Hi I'm Heather! Please email me when you get a chance, I have a question about your blog! LifesABanquet1(at)gmail.com

Julie Coulter Bellon said...

Heather, my email is juliecoulterbellon@gmail.com if you'd like to ask me your question.

Rebecca, that is a dilemma, but I would go for what's real for the people who live there. Do you have a west coaster that could comment on it to your character and you could explain it in dialogue? That might help.

Jon Spell said...

You know, I once had someone critique me for putting the pilot's seat on the right. My own dip into research had shown it on the left.

I'm tolerant of a little glossed over research bits, like when they use impossible IP addresses on TV. I think it's best if you can be as authentic as possible.

Rebecca, maybe you could point it out and have a character wear his ski boots into the lodge and have everyone stare until he realizes it's not the etiquette there.

Rebecca H. Jamison said...

Thanks for the ideas, Jon and Julie.

Debra Erfert said...

Jon, pilots do occupy the left seat as the captain, that's why it such an honor when a pilot asks someone if they'd like to sit in the left seat. That's code for sitting in the captain's chair. Yeah, man! I did intense research on that--interviewed several pilots, private and commercial. I figure by this time I'm qualified to land anything with two or more engines. Yep!

I love doing research on something new, whether it's flying, or where it might be best to dump a dead body--from an airplane.

I bought a new computer program called Scrivener. I'm hoping it will make me more productive when I start a new book. It's supposed to have "notes" and cool stuff to keep me organized. We'll see.

Mary Walker said...

I read a book once that was set in my hometown, with the characters attending the HS I attended. It is a very small town and a lot of the minor details, were just wrong. Like where the students went to lunch everyday, the campus was closed (it still is even now), nobody is allowed to leave. Another detail that I noticed was that she had the kids catch a bus to Boston to work in a hotel, there is no bus through town and most kids worked at a local hotel. I love the author, I've loved her other books, I even liked this book, but the incorrect details were a distraction.
In my opinion, when an author writes about a specific place and uses a real place name, like Prove, UT or Northborough, MA they need to make sure to get the details right, if you don't want to do the research leave the place unnamed, then small details won't matter.

Jon Spell said...

Debra - I got the trial version of Scrivener as part of the NaNo deal. Haven't tried it yet. Do let me know how it works out. I just don't want to try to move all of my stuff into a new product at this stage. Maybe when starting a new book...

Debra Erfert said...

Jon -- Don't move anything over into your Scrivener program, but start something new in it, just to get a feel for it.

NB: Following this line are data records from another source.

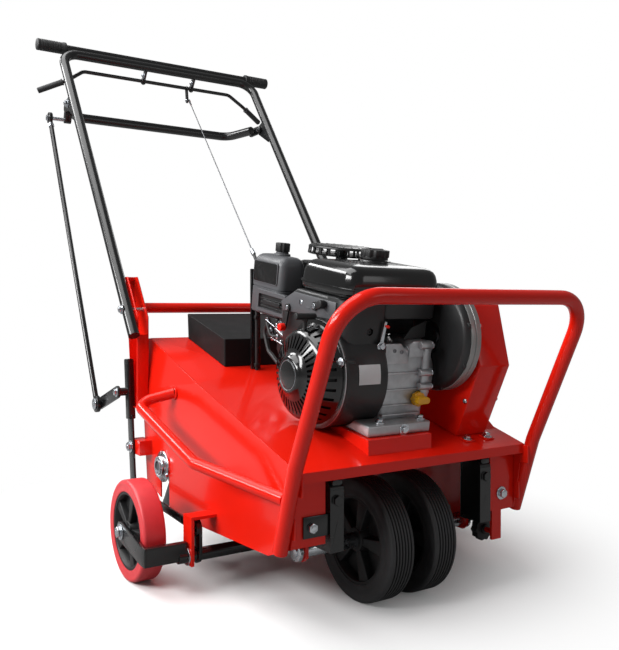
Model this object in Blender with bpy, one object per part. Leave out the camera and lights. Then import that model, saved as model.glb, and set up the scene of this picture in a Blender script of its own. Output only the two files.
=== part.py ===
# Walk-behind lawn aerator: a welded housing over a tine reel, an engine with a belt and
# chain drive, two front wheels, two swing-down rear wheels, and a folded-tube handle.
# Metres, +Z up, the front of the machine at -Y, the operator behind at +Y.
# Right and left are the operator's, so right is -X and left is +X.

import math

import bpy
import bmesh
from mathutils import Matrix, Vector

# General
GAP = 0.0003            # clearance between two touching pieces
SHEET = 0.003           # housing sheet
TUBE_R = 0.0125         # 25 mm round tube
TUBE_WALL = 0.002
ROD_R = 0.005           # 10 mm rod
BOLT_R = 0.004          # M8 bolts
HEAD_R = 0.0075         # their heads
HEAD_H = 0.005

# Housing
HALF_W = 0.250          # outer face of the side plates
CHAIN_SET = 0.028       # chain inside the left side plate's outer face
CHAIN_X = HALF_W - CHAIN_SET
DECK_FRONT_Y = -0.537
DECK_FRONT_Z = 0.265
DECK_REAR_Y = 0.107
DECK_REAR_Z = 0.453
DECK_FLANGE = 0.017     # turned-down front edge
LEAN_START_Y = -0.163   # the rear upper corner of each side plate leans in from here
LEAN = 0.012
PANEL_Y = -0.513        # front panels beside the wheel opening
PANEL_BOTTOM_Z = 0.141
PANEL_INNER_X = 0.185
BEAM_DEPTH = 0.022      # front beam between the panels
KEEL_FRONT_Y = -0.441
KEEL_FRONT_Z = 0.113
KEEL_REAR_Y = -0.031
KEEL_REAR_Z = 0.093
HEEL_FRONT_Z = 0.116
HEEL_Y = 0.099
HEEL_Z = 0.138
REAR_TOP_Y = 0.138
REAR_TOP_Z = 0.448
REAR_PANEL_BOTTOM_Z = 0.300

# Tine reel
TINE_Y = 0.003
TINE_Z = 0.185
TINE_TIP_R = 0.140
TINE_R = 0.0085
TINE_BORE_R = 0.0055
TINE_PLATE_R = 0.066
TINE_PLATE_T = 0.008
TINES_PER_STAR = 5
SPOOLS = 3              # each carries two rings of tines
SPOOL_SET = 0.074       # middle of the first spool inside the right side plate's outer face
SPOOL_TO_CHAIN = 0.082
SPOOL_FIRST_X = -HALF_W + SPOOL_SET
SPOOL_PITCH = (CHAIN_X - SPOOL_TO_CHAIN - SPOOL_FIRST_X) / (SPOOLS - 1)
RING_PITCH = 0.078
SLEEVE_R = 0.021
SLEEVE_END = 0.014      # sleeve beyond each ring
REEL_SHAFT_R = 0.0125
BEARING_R = 0.033
BEARING_T = 0.014

# Front wheels
FRONT_WHEEL_Y = -0.436
FRONT_WHEEL_R = 0.110
FRONT_WHEEL_IN_X = 0.023
FRONT_WHEEL_OUT_X = 0.073
FRONT_RIM_R = 0.078
FRONT_AXLE_R = 0.010
FORK_IN_X = 0.153
FORK_OUT_X = 0.180
FORK_FRONT_Y = -0.520
FORK_REAR_Y = -0.468
FORK_BOTTOM_Z = 0.125
FORK_CLEAR = 0.010      # fork top below the front beam
KNOB_R = 0.022
KNOB_T = 0.016
KNOB_X = 0.203
KNOB_DROP = 0.043        # knob axis below the front panel
KNOB_SET = 0.030        # knob face behind the front panel
BRACKET_T = 0.006       # red plates that carry the axle
BRACKET_FRONT_Y = -0.500
BRACKET_REAR_Y = -0.410
AXLE_EYE = 0.020

# Rear wheels and their swinging carriage
REAR_WHEEL_Y = -0.117
REAR_WHEEL_R = 0.096
HANGER_SET = 0.048      # red hanger bracket outside the side plate
HANGER_X = HALF_W + HANGER_SET
REAR_WHEEL_SET = 0.034  # wheel outside the hanger
REAR_WHEEL_W = 0.044
REAR_WHEEL_IN_X = HANGER_X + REAR_WHEEL_SET
REAR_WHEEL_OUT_X = REAR_WHEEL_IN_X + REAR_WHEEL_W
REAR_RIM_R = 0.074
REAR_STUB_R = 0.008
ROCKER_Y = -0.233
ROCKER_Z = 0.066
ROCKER_R = 0.012
ROCKER_ARM = 0.050      # pin above the rocker axis
HANGER_W = 0.036
ARM_T = 0.006
ARM_CLEAR = 0.005       # outer wheel arm outside the wheel
ARM_X = REAR_WHEEL_OUT_X + ARM_CLEAR + ARM_T / 2
HANGER_T = 0.006

# Lift linkage, right side
LINK_T = 0.005
LEVER_SET = 0.0305      # plane of the lift lever outside the side plate
LINK_GAP = 0.001
LEVER_X = HALF_W + LEVER_SET
LINK_X = LEVER_X + LINK_T + LINK_GAP
LEVER_Y = 0.110
LEVER_Z = 0.215
LEVER_TOP_Y = 0.126
LEVER_TOP_Z = 0.395
LEVER_ARM_Y = 0.242
LEVER_ARM_Z = 0.297
LEVER_FOOT_Y = 0.100
LEVER_FOOT_Z = 0.130
PIN_R = 0.005
OPEN_EYE_R = 0.0115     # eye of an open pivot, with clearance round its pin
OPEN_EYE_RIM = 0.008    # the rod's open eye round its bore
LIFT_ROD_R = 0.006

# Handle
HANDLE_SET = 0.040      # handle tube outside the side plate
HANDLE_X = HALF_W + HANDLE_SET
HANDLE_TOP_Y = 0.608
HANDLE_TOP_Z = 1.211
HANDLE_FOOT_Y = 0.067
HANDLE_FOOT_Z = 0.460
HANDLE_BEND = 0.045
HANDLE_BOLT_Z = 0.517
CROSS_Y = 0.132
CROSS_R = 0.0115
GRIP_BAR_R = 0.011
GRIP_BAR_X = HANDLE_X + 0.060
GRIP_IN_X = HANDLE_X - 0.015
GRIP_R = 0.0155
CLUTCH_Y = HANDLE_TOP_Y + 0.024
CLUTCH_Z = HANDLE_TOP_Z - 0.035
CLUTCH_BAR_X = HANDLE_X - 0.065
CLUTCH_ELBOW_X = HANDLE_X - 0.020
CLUTCH_ELBOW_Y = CLUTCH_Y - 0.010
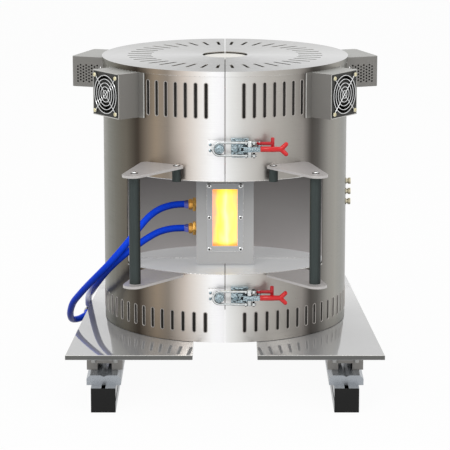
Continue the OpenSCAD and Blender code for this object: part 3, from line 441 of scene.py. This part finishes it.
# Water hoses, from the window's fittings to the manifold under the deck
hoseLooks = {
    "upper": {"length": 0.575, "route": [
        (-74, -140, 260), (-90, -140, 260), (-110, -143, 258), (-132, -152, 252), (-152, -165, 240),
        (-170, -178, 222), (-190, -189, 198), (-212, -193, 172), (-234, -187, 146), (-256, -168, 120),
        (-277, -142, 94), (-296, -113, 68), (-312, -83, 43), (-320, -54, 19), (-322.4, -25, -1),
        (-320, 3, -15), (-310, 29, -21), (-300, 54, -22), (-295, 68, -21), (-294, 80, -20)]},
    "lower": {"length": 0.56, "route": [
        (-74, -140, 211), (-90, -140, 211), (-110, -143, 210), (-132, -152, 206), (-152, -165, 198),
        (-172, -178, 187), (-194, -184, 172), (-216, -177, 152), (-235, -159, 130), (-251, -133, 107),
        (-264, -104, 85), (-273, -66, 66), (-279, -26, 51), (-284, 14, 38), (-288, 54, 24),
        (-291, 86, 11), (-293, 112, -3), (-294, 132, -14), (-294, 150, -20)]},
}
hoseDiameter = 14


def smoothRoute(points, steps=6):
    # A Catmull-Rom curve through the points of the route
    p = [Vector(points[0])] + [Vector(q) for q in points] + [Vector(points[-1])]
    line = []
    for a, b, c, d in zip(p, p[1:], p[2:], p[3:]):
        for i in range(steps):
            t = i / steps
            line.append(0.5 * (2 * b + (c - a) * t + (2 * a - 5 * b + 4 * c - d) * t ** 2
                               + (3 * b - a - 3 * c + d) * t ** 3))
    return line + [p[-1]]


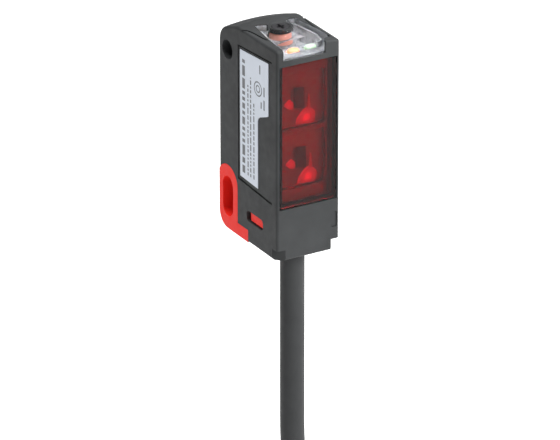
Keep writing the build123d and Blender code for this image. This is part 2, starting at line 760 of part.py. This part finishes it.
CORE_D = 1.15
CORES = (("brown", -0.8, -0.8, -2.6, -2.2), ("white", 0.8, -0.8, 2.4, -2.6), ("blue", -0.8, 0.8, -2.2, 2.4), ("black", 0.8, 0.8, 2.6, 2.0))
core_ends = []
for colour, dx, dy, ex, ey in CORES:
    p0 = (COLS[3] + dx, TAIL_Y + dy, TAIL_Z1)
    p1 = (COLS[3] + dx, TAIL_Y + dy, TAIL_Z1 - 3.5)
    p2 = (COLS[3] + ex, TAIL_Y + ey, TAIL_Z1 - 10.0)
    p3 = (COLS[3] + ex * 1.05, TAIL_Y + ey * 1.05, TAIL_Z1 - 14.5)
    with BuildPart() as core:
        with BuildLine() as core_line:
            FilletPolyline(p0, p1, p2, p3, radius=[0.9 * r for r in arc_radii([p0, p1, p2, p3])])
        with BuildSketch(Plane(origin=p0, z_dir=(0, 0, -1))):
            Circle(CORE_D / 2)
        sweep()
    finish(core, f"core_{colour}")
    core_ends.append((p2, p3))

with BuildPart() as ferrules:
    for p2, p3 in core_ends:
        with Locations(Plane(origin=p3, z_dir=Vector(*p3) - Vector(*p2))):
            Cylinder(0.95, 1.6, align=(Align.CENTER, Align.CENTER, Align.MIN))
            Cylinder(0.5, 6.0, align=(Align.CENTER, Align.CENTER, Align.MIN))
finish(ferrules, "ferrules")

with BuildPart() as cable_tie:
    ang = math.radians(330)
    tie_plane = Plane(
        origin=(0, COIL_Y, COIL_Z),
        x_dir=(1, 0, 0),
        z_dir=Vector(0, -math.sin(ang), math.cos(ang)),
    )
    # local x along X, local y along the radius
    sgn = 1 if tie_plane.y_dir.dot(Vector(0, math.cos(ang), math.sin(ang))) > 0 else -1
    g = 0.12
    with BuildSketch(tie_plane.offset(-1.5)) as tie_sk:
        with BuildLine():
            pts = [(x0 - g, R_INNER - g), (x1 + g, R_INNER - g), (x1 + g, R_OUTER + g), (x0 - g, R_OUTER + g)]
            Polyline(*[(x, sgn * y) for x, y in pts], close=True)
        make_face()
        offset(amount=1.0, kind=Kind.ARC)
        with BuildLine():
            Polyline(*[(x, sgn * y) for x, y in pts], close=True)
        make_face(mode=Mode.SUBTRACT)
    extrude(amount=3.0)
    # the tie's head
    with BuildSketch(tie_plane.offset(-2.2)):
        with Locations((x0 + 1.8, sgn * (R_OUTER + g + 1.55))):
            RectangleRounded(4.0, 2.6, 0.5)
    extrude(amount=4.4)
finish(cable_tie, "cable_tie")
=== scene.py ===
import json
import math
import random

import bpy
import bmesh
from mathutils import Matrix, Vector


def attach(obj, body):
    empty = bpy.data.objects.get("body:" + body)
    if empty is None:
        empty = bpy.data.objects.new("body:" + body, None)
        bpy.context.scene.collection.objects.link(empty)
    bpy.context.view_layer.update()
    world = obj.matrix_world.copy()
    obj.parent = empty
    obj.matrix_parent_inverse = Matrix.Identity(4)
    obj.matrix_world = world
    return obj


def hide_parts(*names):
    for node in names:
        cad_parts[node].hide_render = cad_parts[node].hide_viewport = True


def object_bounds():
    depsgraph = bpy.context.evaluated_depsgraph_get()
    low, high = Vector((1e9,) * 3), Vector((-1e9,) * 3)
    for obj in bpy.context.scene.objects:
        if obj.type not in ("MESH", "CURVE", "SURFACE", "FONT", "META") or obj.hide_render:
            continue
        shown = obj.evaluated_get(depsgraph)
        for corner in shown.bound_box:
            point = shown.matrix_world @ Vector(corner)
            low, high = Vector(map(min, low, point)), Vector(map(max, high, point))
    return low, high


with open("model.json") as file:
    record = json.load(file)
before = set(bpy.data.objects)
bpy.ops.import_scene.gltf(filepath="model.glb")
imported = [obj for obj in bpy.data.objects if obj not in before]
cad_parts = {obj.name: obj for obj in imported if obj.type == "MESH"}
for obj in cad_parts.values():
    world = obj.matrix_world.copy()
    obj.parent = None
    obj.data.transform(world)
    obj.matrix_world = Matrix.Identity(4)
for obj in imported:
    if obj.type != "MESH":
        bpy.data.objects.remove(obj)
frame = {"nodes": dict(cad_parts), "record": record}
NODES = frame["nodes"]
cad_low, cad_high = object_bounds()
random.seed(7)
scene = bpy.context.scene
MM = 0.001

# ---------------------------------------------------------------- camera
AZ, EL, DIST, F_PX = math.radians(-30.31), math.radians(24.35), 800.0, 5050.46
d = Vector((math.sin(AZ) * math.cos(EL), -math.cos(AZ) * math.cos(EL), math.sin(EL)))
r = Vector((math.cos(AZ), math.sin(AZ), 0.0))
u = Vector((-math.sin(EL) * math.sin(AZ), math.sin(EL) * math.cos(AZ), math.cos(EL)))
eye = (r * 3.392 + u * -28.127 + d * DIST) * MM
cam_data = bpy.data.cameras.new("camera")
cam_data.sensor_width = 36.0
cam_data.sensor_fit = "HORIZONTAL"
cam_data.lens = F_PX * 36.0 / 560.0
cam_data.clip_start, cam_data.clip_end = 0.05, 20.0
cam = bpy.data.objects.new("camera", cam_data)
scene.collection.objects.link(cam)
cam.matrix_world = Matrix(
    ((r.x, u.x, d.x, eye.x), (r.y, u.y, d.y, eye.y), (r.z, u.z, d.z, eye.z), (0, 0, 0, 1))
)
scene.camera = cam
scene.view_settings.view_transform = "Standard"
scene.view_settings.look = "None"


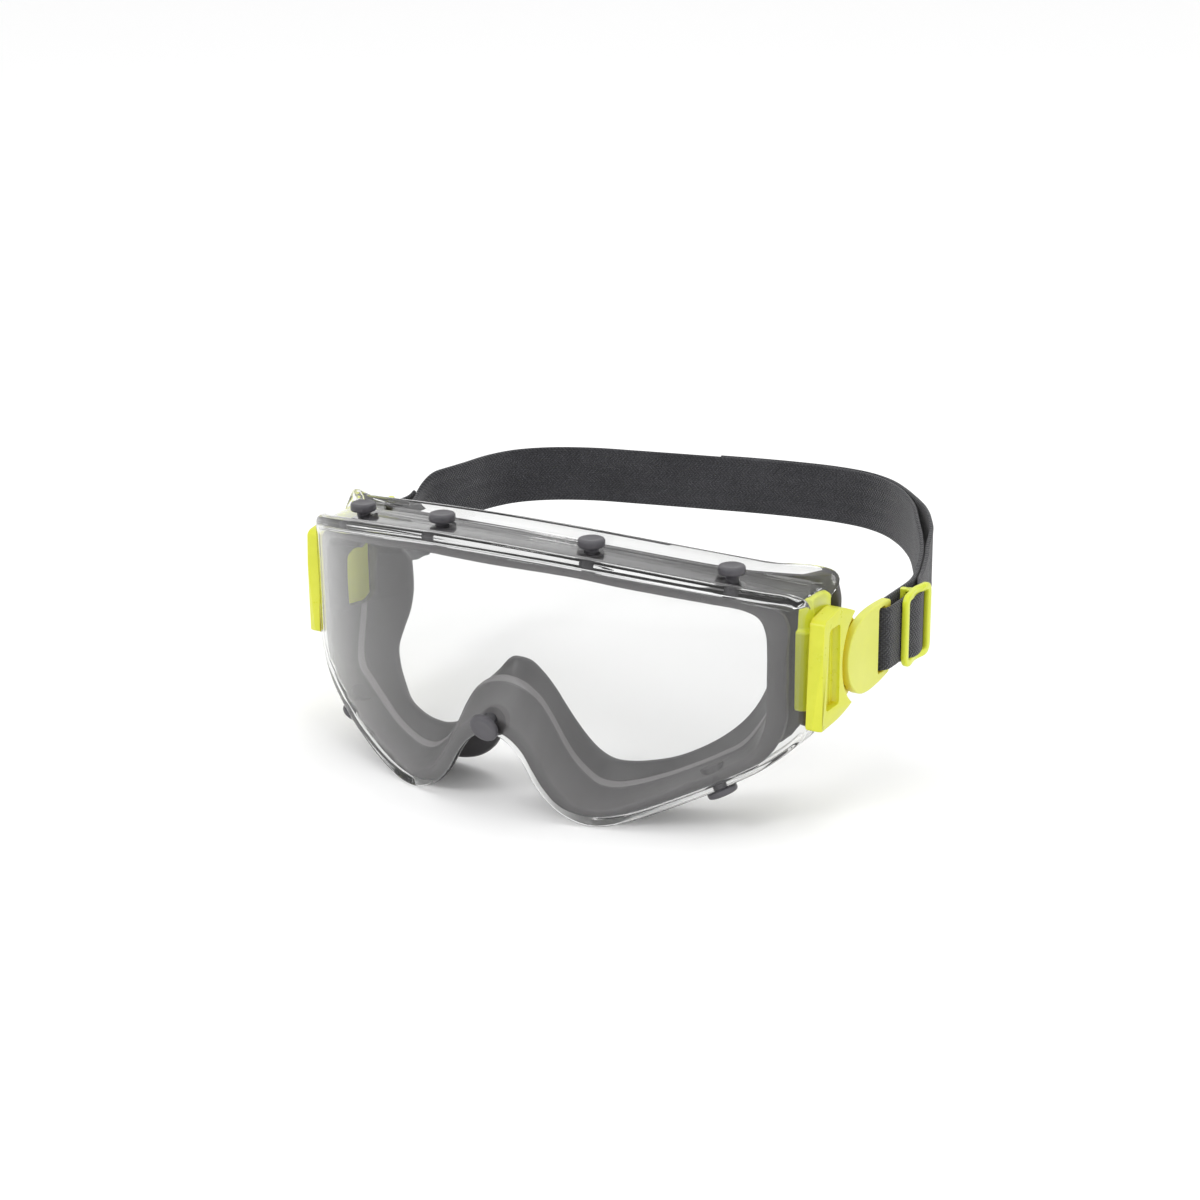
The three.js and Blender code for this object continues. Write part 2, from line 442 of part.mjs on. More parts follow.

I'm not exactly wild about it yet, but then I just tried doing a synopsis in it so far. And you can't access the file from your regular Word Documents' file. It's separate. It will take some getting used to, that's for sure.

Robert M Starr said...

To Jon and Debra,

As I recall, airplane pilots sit in the left seat and helicopter pilots sit in the right seat. Debra's comments are exactly right for airline pilots (and military pilots for side-by-side cockpits). But, if my fading memory hasn't failed completely, the aircrew commander/ helicopter pilot sits on the right.

Robert M Starr said...

It does bother me when a writer doesn't know what he or she is talking about. Good fiction actually has to be more believable than non-fiction (assuming the non-fiction is actually true - the facts frequently seem unbelievable when someone does something insane). I don't mind a writer taking a little license with the truth, but even science fiction needs to have an element of 'this could really happen' in order to hold my interest.

I researched the material for Until Shiloh Comes, then I had to do some fairly extensive rewrites when I learned from another writer (and history professor) that my 'facts' were actually commonly taught 'myths' printed in history texts from my early education.

I also took a bit of license in creating a fictional version of an actual town, compressing time or adding buildings or businesses that did not exist. Someone from the town might criticize these 'errors,' but I needed to make the changes for the purposes of my story.

Still, a little license goes a long way. Alastair MacLean was one of my favorite writers, but his mistake in having a character 'click off the safety' on a revolver which had no safety was particularly obvious to me, and it has encouraged me to become diligent in researching as an aspiring writer.